Monday, November 21, 2011

More on Cheddar Troubleshooting

After the port and beer cheddars sat overnight, after I had already tried to re-knit the curds using the water bath method, my port cheddar still showed signs of cracking where the curds meet.  The beer flavored cheddar seemed OK.  I emailed the author of "200 Easy Homemade Cheese Recipes" to see if she had more suggestions.

Evidently, I am doing all I can now that this happened.  She said she has run into this as well, until they finally discovered that the wine has a low pH (acidic) and that interferes with the curd's ability to knit when pressed.  Beer can also have this effect, but less so.  Hmmm...seems to match my experience.  She suggested that the next time, I buy a wine conditioner and add it to the port before soaking the curds.  It raises the pH and helps.  The downside is that it sweetens the wine.  Wine conditioners are made with complex sugars.  I think, too, I'll still warm the port to 100F to keep the curds warm while they soak, just to be sure.  Patting the curds with a lint-free towel after they've soaked will also help.

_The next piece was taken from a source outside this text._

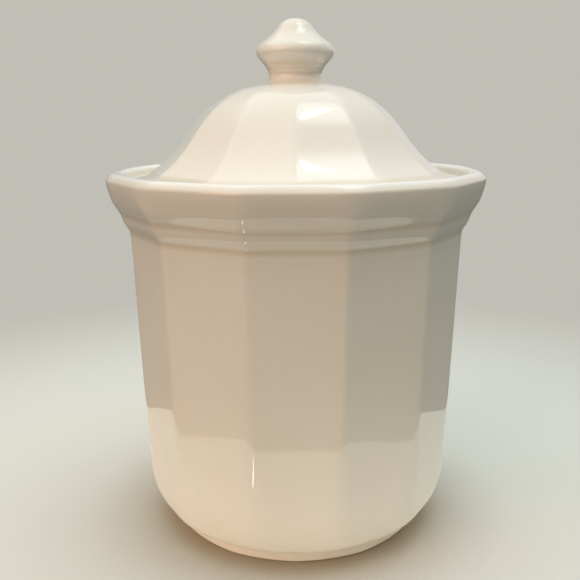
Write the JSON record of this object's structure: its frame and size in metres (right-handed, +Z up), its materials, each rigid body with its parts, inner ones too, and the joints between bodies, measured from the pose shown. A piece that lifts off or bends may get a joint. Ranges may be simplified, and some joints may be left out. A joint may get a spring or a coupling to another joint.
{
  "type": "canister",
  "caption": "Faceted glazed stoneware kitchen canister with a banded flaring rim, a foot ring and a domed lid that lifts off by a finial knob.",
  "frame": {"origin": "centre of the foot ring's underside, in the plane of the table", "axes": "+Z up along the canister's axis through the knob's tip; -Y is the front, square to one flat side of the jar"},
  "size_m": [0.1834, 0.1834, 0.254],
  "materials": {
    "jar_glaze": "glossy cream glaze over stoneware, bare on the foot ring's underside",
    "lid_glaze": "glossy cream glaze over stoneware",
    "seal_silicone": "soft translucent off-white silicone"
  },
  "bodies": {
    "jar": {"canister_jar": "jar_glaze"},
    "seal": {"lid_seal": "seal_silicone"},
    "lid": {"canister_lid": "lid_glaze"}
  },
  "joints": [
    {"name": "lid_lift", "type": "slide", "parent": "jar", "child": "seal", "axis": [0, 0, 1], "range_m": [0, 0.06]},
    {"name": "lid_turn", "type": "hinge", "parent": "seal", "child": "lid", "pos_m": [0, 0, 0.174], "axis": [0, 0, 1], "continuous": true}
  ]
}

But for now, I just have to baby the port cheddar until I can wax it.  Waxing will hold the curds together.  Right now, I'm repressing the port cheddar while it's wrapped in dry cheesecloth, under very light pressure.  This is expressing any moisture, holding the curds closed, and the cheesecloth is wicking away that moisture so the curds can knit a little more.  After that, it's handle with exreme caution.